[Data extract]
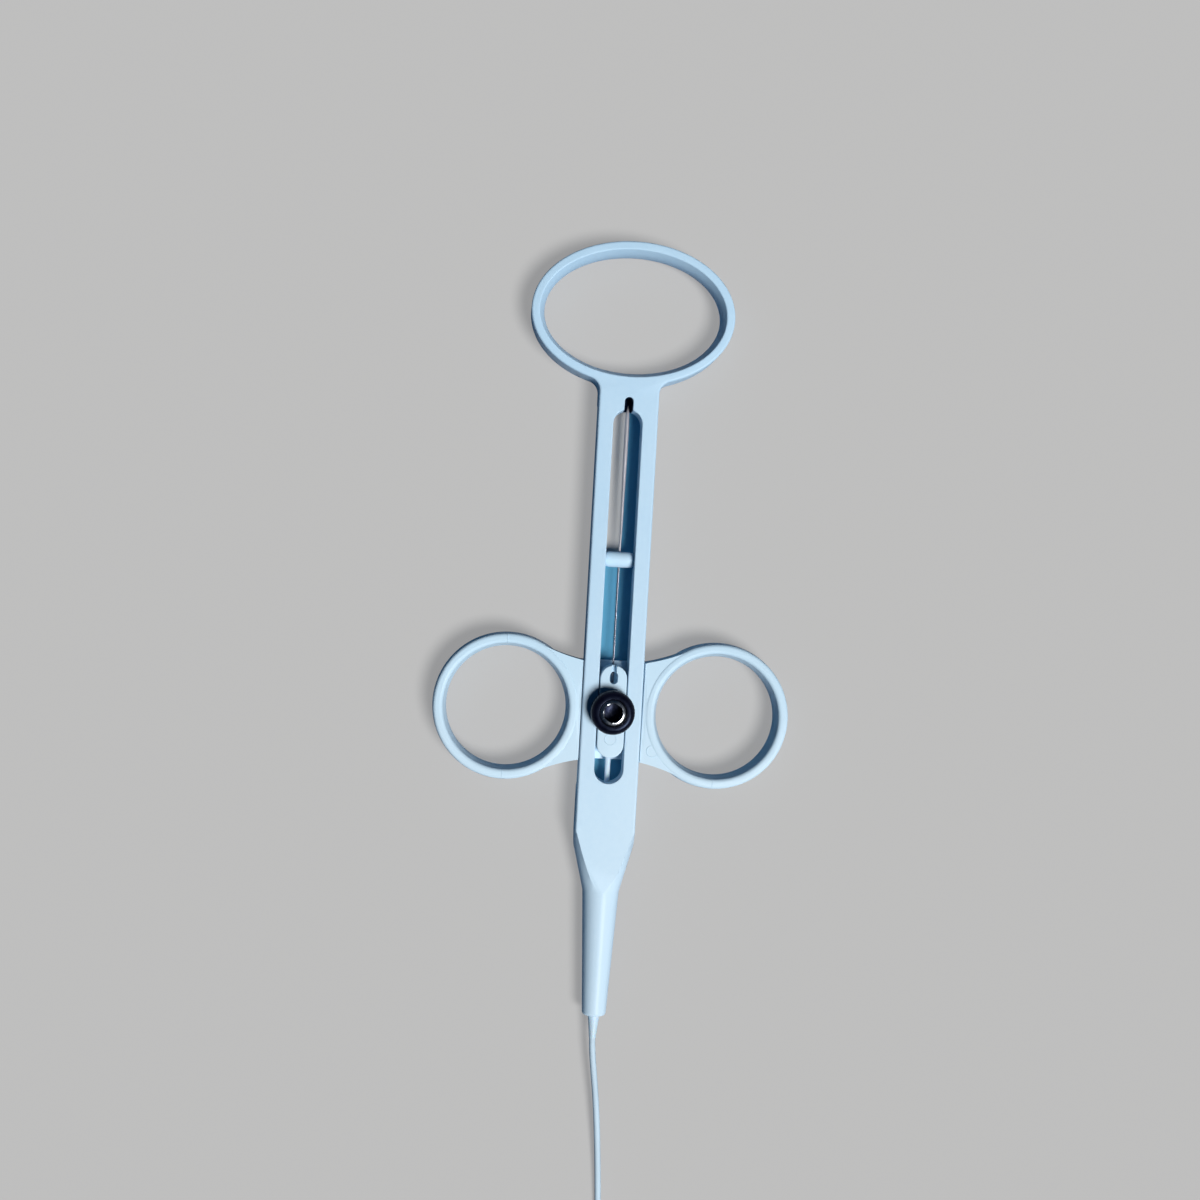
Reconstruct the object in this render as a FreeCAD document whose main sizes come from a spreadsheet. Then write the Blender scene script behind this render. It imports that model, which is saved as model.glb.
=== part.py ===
import FreeCAD, Part
import math
import os
from types import SimpleNamespace

import Sketcher

# Flexible biopsy forceps with a three-ring handle. All lengths are millimetres.
# The handle lies on its back: +Z is up through the front face, +Y runs to the thumb ring,
# X = 0 and Z = 0 are the handle's middle plane and the surface that it lies on.
# Finger spool, wire clamp and jaws are drawn with the jaws part open, which is the rest pose.

SHEET = (
    ("face_height", 7.0, "front face above the table"),
    ("rail_floor", 2.3, "underside of the thin rails"),
    ("frame_width", 11.4, "across the two rails"),
    ("slot_width", 5.5, "inside width between the rails"),
    ("slot_top", 41.9, "upper end of the slot"),
    ("slot_bottom", -29.1, "lower end of the slot"),
    ("notch_width", 1.6, "wire notch above the slot"),
    ("notch_top", 44.3, "upper end of the wire notch"),
    ("notch_floor", 2.6, "bottom of the wire notch"),
    ("recess_margin", 1.0, "rail recess past each end of the slot"),
    ("thumb_y", 60.2, "centre of the thumb ring"),
    ("thumb_half_width", 19.4, "thumb ring, outside, across"),
    ("thumb_half_height", 13.65, "thumb ring, outside, along"),
    ("thumb_band", 1.55, "thumb ring's band at the face"),
    ("thumb_crown", 0.95, "how far the inner wall bulges in"),
    ("neck_fillet", 2.5, "between the rails and the thumb ring"),
    ("edge_round", 0.45, "rounding of the moulding's outer edges"),
    ("shoulder_top", -41.4, "where the sides begin to narrow"),
    ("nose_root", -49.9, "where the nose begins"),
    ("nose_end", -73.85, "lower end of the handle"),
    ("nose_root_radius", 3.5, "nose at its root"),
    ("nose_end_radius", 2.3, "nose at its end"),
    ("nose_rounding", 0.6, "rounding of the nose's end"),
    ("wire_height", 3.5, "axis of the drive wire and nose"),
    ("wire_radius", 0.25, "drive wire"),
    ("wire_top", 42.8, "end of the wire's tail"),
    ("wire_bottom", -54.0, "lower end of the wire's stiff part"),
    ("tail_bore_radius", 0.55, "blind bore that takes the wire's tail"),
    ("tail_bore_top", 47.5, "end of that bore"),
    ("bar_y", 13.5, "centre of the guide bar"),
    ("bar_radius", 1.5, "guide bar"),
    ("bar_height", 4.0, "centre of the guide bar above the table"),
    ("bar_seat", 0.9, "how deep each end sits in its rail"),
    ("bar_bore_radius", 0.4, "wire hole through the guide bar"),
    ("cannula_radius", 0.525, "white tube over the wire"),
    ("cannula_bore_radius", 0.3, "its bore"),
    ("cannula_bottom", -50.0, "its lower end"),
    ("cannula_top", -19.0, "its upper end, inside the spool"),
    ("guide_radius", 1.1, "steel guide tube in the nose"),
    ("guide_bore_radius", 0.6, "its bore"),
    ("guide_top", -45.0, "upper end of the guide tube"),
    ("guide_bottom", -61.0, "lower end of the guide tube"),
    ("gland_gap", 0.5, "between guide tube and gland"),
    ("sheath_radius", 0.6, "coiled sheath"),
    ("relief_length", 4.5, "strain relief past the nose"),
    ("relief_root_radius", 1.15, "strain relief at the nose"),
    ("relief_end_radius", 0.72, "strain relief at its end"),
    ("spool_y", -15.4, "centre of the finger rings and clamp"),
    ("spool_half_length", 9.5, "half the length of the rear plate"),
    ("plate_thickness", 2.0, "rear plate of the spool"),
    ("plate_half_width", 7.4, "rear plate, reaching under the wings"),
    ("channel_gap", 0.12, "between the frame and each wing"),
    ("plate_step", 0.5, "the plate's wide part ends short of the spool's ends"),
    ("wing_drop", 0.35, "wings below the front face"),
    ("wing_hollow", 0.35, "how far a wing's end edge curves in"),
    ("wing_flat", 0.38, "from a wing's inner edge to where its end starts to slope"),
    ("ring_gap", 0.55, "between the frame and a finger ring"),
    ("ring_radius", 13.8, "finger ring, outside"),
    ("ring_band", 1.9, "finger ring's band"),
    ("ring_drop", 0.2, "finger rings below the front face"),
    ("ring_crown", 0.5, "how far the inner wall bulges in"),
    ("ring_bulge", 0.2, "how far the outer wall bulges out"),
    ("ring_round", 0.7, "rounding of the band's edges"),
    ("pad_width", 5.1, "stadium pad in the slot"),
    ("pad_half_length", 8.8, "half the length of the pad"),
    ("pad_proud", 0.3, "pad above the front face"),
    ("pad_round", 0.25, "rounding of the pad's rim"),
    ("window_y", -9.0, "centre of the window over the wire"),
    ("window_width", 1.5, "window across"),
    ("window_half_length", 1.15, "half the window's length"),
    ("window_floor", 3.5, "where the window meets the wire"),
    ("lead_width", 0.9, "lead-in groove from the pad's end"),
    ("lead_floor", 5.9, "bottom of the lead-in groove"),
    ("wire_room", 0.1, "radial room around the wire in the pad"),
    ("key_screw_x", 1.75, "joining screws beside the wire"),
    ("key_screw_upper", 4.3, "upper joining screw above the clamp's axis"),
    ("key_screw_lower", 6.6, "lower joining screw below the clamp's axis"),
    ("key_screw_radius", 0.5, "joining screws"),
    ("key_screw_head", 0.9, "radius of their heads"),
    ("key_screw_head_height", 0.6, "height of their heads"),
    ("key_screw_recess", 0.3, "heads below the spool's back"),
    ("key_screw_top", 5.4, "upper end of the joining screws"),
    ("sleeve_radius", 0.45, "crimped sleeve on the wire"),
    ("sleeve_half_length", 3.1, "half its length"),
    ("fit_room", 0.03, "radial clearance of a running fit"),
    ("thread_radius", 1.5, "clamp screw"),
    ("shoe_height", 0.55, "pressure shoe"),
    ("insert_radius", 2.1, "threaded insert"),
    ("insert_floor", 4.75, "bottom of the insert"),
    ("touch_gap", 0.05, "between faces that touch when clamped"),
    ("washer_radius", 3.7, "washer under the knob"),
    ("washer_height", 0.3, "washer under the knob"),
    ("core_radius", 2.6, "steel core in the knob"),
    ("hex_across_flats", 3.2, "hexagon socket"),
    ("hex_depth", 2.2, "hexagon socket"),
    ("core_chamfer", 0.35, "bright ring round the socket"),
    ("knob_radius", 4.15, "black knob"),
    ("knob_height", 3.4, "black knob"),
    ("knob_round", 1.1, "domed edge of the knob"),
    ("coil_x", -9.1, "centre of the put-away coil"),
    ("coil_y", -124.5, "centre of the put-away coil"),
    ("coil_outer_radius", 12.75, "outside of the put-away coil"),
    ("coil_inner_radius", 6.4, "inside of the put-away coil"),
    ("coil_height", 2.45, "two layers of sheath"),
    ("coil_round", 0.6, "rounding of the coil's edges"),
    ("tip_x", -34.9, "rivet of the jaws"),
    ("tip_y", -137.3, "rivet of the jaws"),
    ("tip_z", 0.8, "axis of the tip"),
    ("clevis_radius", 0.8, "clevis and ferrule"),
    ("clevis_back", 6.5, "rear end of the clevis, behind the rivet"),
    ("neck_radius", 0.62, "neck between the clevis and the ferrule"),
    ("neck_length", 0.6, "its length"),
    ("clevis_front", 0.6, "front end of the clevis"),
    ("fork_depth", 3.0, "bottom of the fork, behind the rivet"),
    ("fork_half_gap", 0.42, "half the fork's gap"),
    ("pull_bore_radius", 0.42, "bore for the pull rod"),
    ("ferrule_length", 3.2, "crimped ferrule"),
    ("rivet_radius", 0.2, "jaw rivet"),
    ("pin_radius", 0.17, "cross pin"),
    ("pin_rest", 1.32, "cross pin behind the rivet at rest"),
    ("jaw_rest_angle", 20.0, "each jaw's opening at rest, degrees"),
    ("jaw_rate", 4.75, "degrees that a jaw turns for each millimetre of the spool"),
    ("pull_ratio", 0.15, "travel at the tip for each millimetre of the spool"),
    ("spool_close", 4.2, "spool travel that closes the jaws"),
    ("spool_open", 3.8, "spool travel that opens them"),
    ("cup_radius", 0.78, "outside of a closed pair of cups"),
    ("cup_wall", 0.18, "wall of a cup"),
    ("cup_back", 1.0, "rear end of a cup, in front of the rivet"),
    ("cup_length", 3.4, "length of a cup"),
    ("cup_gap", 0.02, "from each rim to the parting plane"),
    ("tang_inner", 0.17, "a tang's inner face from the middle"),
    ("tang_outer", 0.38, "a tang's outer face from the middle"),
    ("tang_radius", 0.55, "tang round the rivet"),
    ("slot_room", 0.05, "room round the cross pin in its cam slot"),
    ("tongue_half", 0.13, "half the pull rod's tongue"),
    ("rod_radius", 0.37, "pull rod"),
    ("rod_setback", 1.0, "rear end of the pull rod, inside the clevis"),
    ("rod_stop", 0.4, "front end of its round part, behind the fork"),
    ("tongue_root", 0.6, "how far the tongue reaches back into the round part"),
    ("tongue_share", 1.8, "half the tongue's width, in radii of the cross pin"),
    ("cup_back_share", 0.8, "flat back of a cup, as a share of its radius"),
    ("cup_slope_share", 0.6, "slope behind the full section, as a share"),
    ("cup_nose_share", 1.05, "rounded front of a cup, as a share"),
)

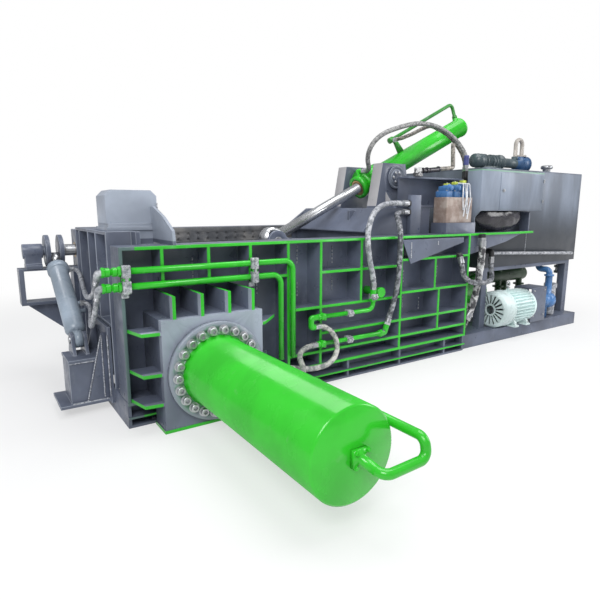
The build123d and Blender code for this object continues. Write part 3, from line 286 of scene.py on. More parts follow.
def mount_edges(made):
    """The edges of the shelves, ribs and foot of the side cylinder's mount."""
    axes = made.axes()
    normal = made.normal()
    upright = made.sum("ABSOLUTE", normal["Z"], 0.0)
    sideways = made.sum("ABSOLUTE", normal["X"], 0.0)
    not_flat = made.sum("LESS_THAN", upright, 0.6)
    left_shelf = made.sum("LESS_THAN", axes["X"], MOUNT_LEFT - SHELF_OVERHANG)
    right_shelf = made.sum("GREATER_THAN", axes["X"], MOUNT_RIGHT + SHELF_OVERHANG)
    shelves = made.sum("MULTIPLY", made.sum("MAXIMUM", left_shelf, right_shelf), not_flat)
    ribs = made.sum("MULTIPLY", made.sum("GREATER_THAN", axes["Z"], MOUNT_RIBS),
                    made.sum("LESS_THAN", sideways, 0.6))
    foot = made.sum("MULTIPLY", made.sum("LESS_THAN", axes["Z"], MOUNT_FOOT), not_flat)
    return made.sum("MAXIMUM", made.sum("MAXIMUM", shelves, ribs), foot)


def mount_face_painted_light(made):
    """The mount's front plate, painted palest at its top: painted light from above."""
    front = made.sum("LESS_THAN", made.axes()["Y"], MOUNT_FRONT + 0.058)
    return made.sum("MULTIPLY", front, made.between(made.axes()["Z"], 0.0, 0.83, 0.12, 0.85))


def above(height):
    """Everything over a height."""
    return lambda made: made.between(made.axes()["Z"], height, height + 0.004)


def lit_left_faces(made):
    """The faces of the two ears that look over the press box, towards the light; they are painted pale as
    painted light.
    """
    face = made.between(made.normal()["X"], -0.75, -0.65, 1.0, 0.0)
    high = made.between(made.axes()["Z"], EAR_FOOT, EAR_FOOT + 0.005)
    near_ears = made.between(made.axes()["X"], NEAR_EARS_END, NEAR_EARS_END + 0.01, 1.0, 0.0)
    return made.sum("MULTIPLY", made.sum("MULTIPLY", face, high), near_ears)


def left_of(edge):
    """A zone that covers everything left of a station."""
    return lambda made: made.between(made.axes()["X"], edge, edge + 0.004, 1.0, 0.0)


def overspray(made):
    """Green mist round the side cylinder, out over its flange."""
    far_out = flange_reach(made)
    cloud = made.cloud((12.0, 4.0), 0.3, 0.7, -0.03, 0.03)
    return made.between(made.sum("ADD", far_out, cloud), SIDE_TUBE + 0.01, SIDE_TUBE + 0.11, 0.75, 0.0)


def flange_reach(made):
    """Distance from the side cylinder's axis."""
    axes = made.axes()
    squares = []
    for axis, middle in (("X", SIDE_X), ("Z", SIDE_Z)):
        off = made.sum("ABSOLUTE", made.sum("SUBTRACT", axes[axis], middle), 0.0)
        squares.append(made.sum("POWER", off, 2.0))
    return made.sum("SQRT", made.sum("ADD", *squares), 0.0)


def gloss_green(name, flange=False):
    """Thick glossy enamel of the cylinders, with uneven tone and patches of light dust."""
    made = Finish(name)
    colour = paints().green
    patch = made.cloud((2.6, 4.0), 0.35, 0.68)
    colour_out = made.mix(patch, shade(colour, 0.88), shade(colour, 1.10))
    dust = made.cloud((9.0, 5.0, 0.6), 0.60, 0.80, 0.0, 0.22)
    colour_out = made.mix(dust, colour_out, (0.30, 0.55, 0.28, 1))
    if flange:
        out = made.between(flange_reach(made), SIDE_TUBE + 0.012, SIDE_TUBE + 0.016)
        grey = made.mix(overspray(made), shade(paints().slate_pale, 0.72), (0.10, 0.36, 0.14, 1))
        near_flange = made.sum("GREATER_THAN", made.axes()["Y"], MOUNT_FRONT - FLANGE - 0.002)
        colour_out = made.mix(made.sum("MULTIPLY", out, near_flange), colour_out, grey)
    made.coat(colour_out, made.cloud((6.0, 3.0), 0.3, 0.7, 0.17, 0.29))
    made.set(Coat_Weight=0.25, Coat_Roughness=0.10, Specular_IOR_Level=0.38)
    made.bump(made.noise(38.0, 2.0), 0.06, 0.002)
    return made.material


def ground_steel(name, tone, rough):
    """Turned or ground steel with fine scratches."""
    made = Finish(name)
    scratch = made.noise(160.0, 2.0, 0.5)
    smear = made.cloud((4.0, 4.0), 0.35, 0.7)
    colour_out = made.mix(made.between(scratch, 0.3, 0.7), shade(tone, 0.85), shade(tone, 1.1))
    colour_out = made.mix(smear, colour_out, shade(tone, 0.80))
    made.coat(colour_out, made.between(scratch, 0.2, 0.8, rough - 0.08, rough + 0.1))
    made.set(Metallic=0.9)
    made.bump(scratch, 0.05, 0.0005)
    return made.material


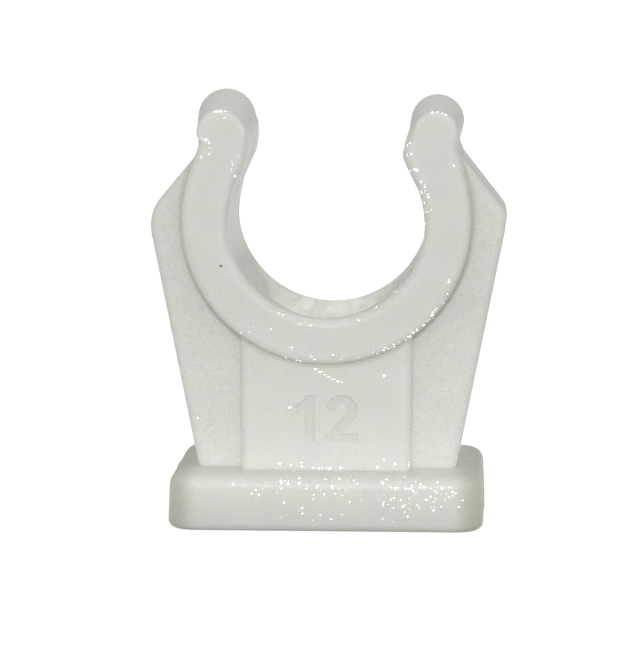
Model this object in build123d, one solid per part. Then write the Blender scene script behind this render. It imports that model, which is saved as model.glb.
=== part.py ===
from build123d import *
import os
from math import acos, atan2, cos, degrees, hypot, radians, sin, tan

# Snap-in clip for one 12 mm pipe, moulded in one piece and held to a wall by one screw.
# X runs across the clip, Y along the pipe and Z up from the mounting face.
# The origin is the centre of the mounting face. All sizes are in millimetres.

# The pipe, and the bore that it snaps into
pipe_diameter = 12.0
bore_clearance = 0.1        # between the pipe and the bore wall, at the radius
grip_clearance = 0.01       # between the pipe and the flats above its centre
bore_standoff = 12.9        # the bore's lowest line, above the mounting face

# The saddle, an open ring whose two arms end in flared lips
saddle_wall = 2.8
saddle_depth = 10.6
saddle_edge_radius = 0.5
grip_angle = 28.0           # where the flats touch the pipe, above the horizontal
flat_blend_radius = 2.5     # between each flat and the bore wall below it
snap_depth = 1.33           # how far each nose stands in from the bore wall
nose_radius = 1.6
lip_radius = 1.5
lip_outset = 0.45           # the lip's centre, out from the bore wall
lip_rise = 1.5              # the lip's centre, above the nose's centre
waist_radius = 3.0          # the hollow outside each arm, under its lip

# The fine ridge round the bore, where the two halves of the mould meet
parting_ridge_height = 0.03
parting_ridge_width = 0.14

# The base plate
base_width = 19.6           # at the foot, before the ends lean inward
base_depth = 13.6
base_thickness = 3.45
base_end_lean = 2.5         # of the two ends, from the vertical
base_corner_radius = 1.8
base_top_radius = 0.8

# The stem between the base and the saddle
stem_width = 10.56
stem_depth = 9.4
stem_edge_radius = 0.5

# The two buttress ribs, one web on each side of the stem
rib_depth = 6.9
rib_shoulder_outset = 2.2   # the shoulder, as a sharp corner, out from the ring's side
rib_shoulder_rise = 0.15    # the shoulder, above the pipe's centre
rib_shoulder_radius = 2.8
rib_foot_span = 16.1        # across the ribs' feet on the base
rib_edge_radius = 0.5

# The screw hole, with a recess that takes the whole countersunk head
screw_hole_diameter = 4.6
head_recess_diameter = 9.1
head_recess_depth = 0.25    # below the lowest line of the bore
countersink_angle = 90.0

# Worked out from the sizes above
pipe_radius = pipe_diameter / 2
bore_radius = pipe_radius + bore_clearance
grip_radius = pipe_radius + grip_clearance
saddle_radius = bore_radius + saddle_wall
mid_wall_radius = bore_radius + saddle_wall / 2
bore_height = bore_standoff + bore_radius
centre = Vector(0, bore_height)


def polar(about, radius, angle):
    """The point at a radius and an angle in degrees about another point, in the XZ plane."""
    turn = radians(angle)
    return about + Vector(radius * cos(turn), radius * sin(turn))


def heading(start, end):
    """The angle in degrees of the line from one point to another."""
    return degrees(atan2(end.Y - start.Y, end.X - start.X))


def arc(about, radius, start, end):
    """The arc between two angles in degrees, turning from the first to the second."""
    return CenterArc(about, radius, start, end - start)


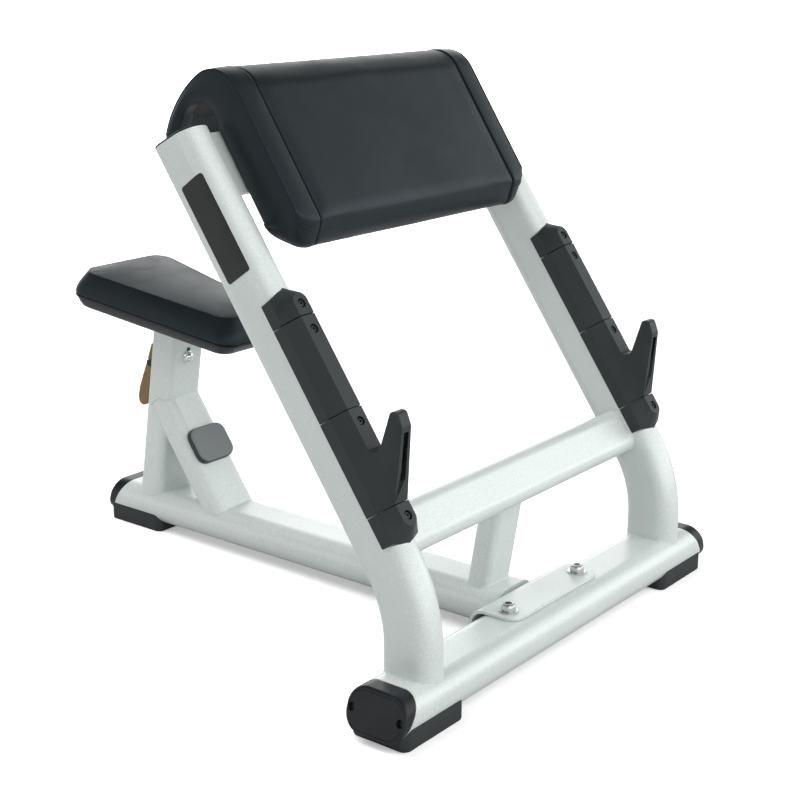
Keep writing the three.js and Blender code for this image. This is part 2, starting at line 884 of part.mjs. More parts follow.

[Required task] Retype the records above, but only those lines that fall between the line containing "Model this object" and the line containing "from math import", with both of those lines included, exactly as written.

[Right answer]
Model this object in build123d, one solid per part. Then write the Blender scene script behind this render. It imports that model, which is saved as model.glb.
=== part.py ===
from build123d import *
import os
from math import acos, atan2, cos, degrees, hypot, radians, sin, tan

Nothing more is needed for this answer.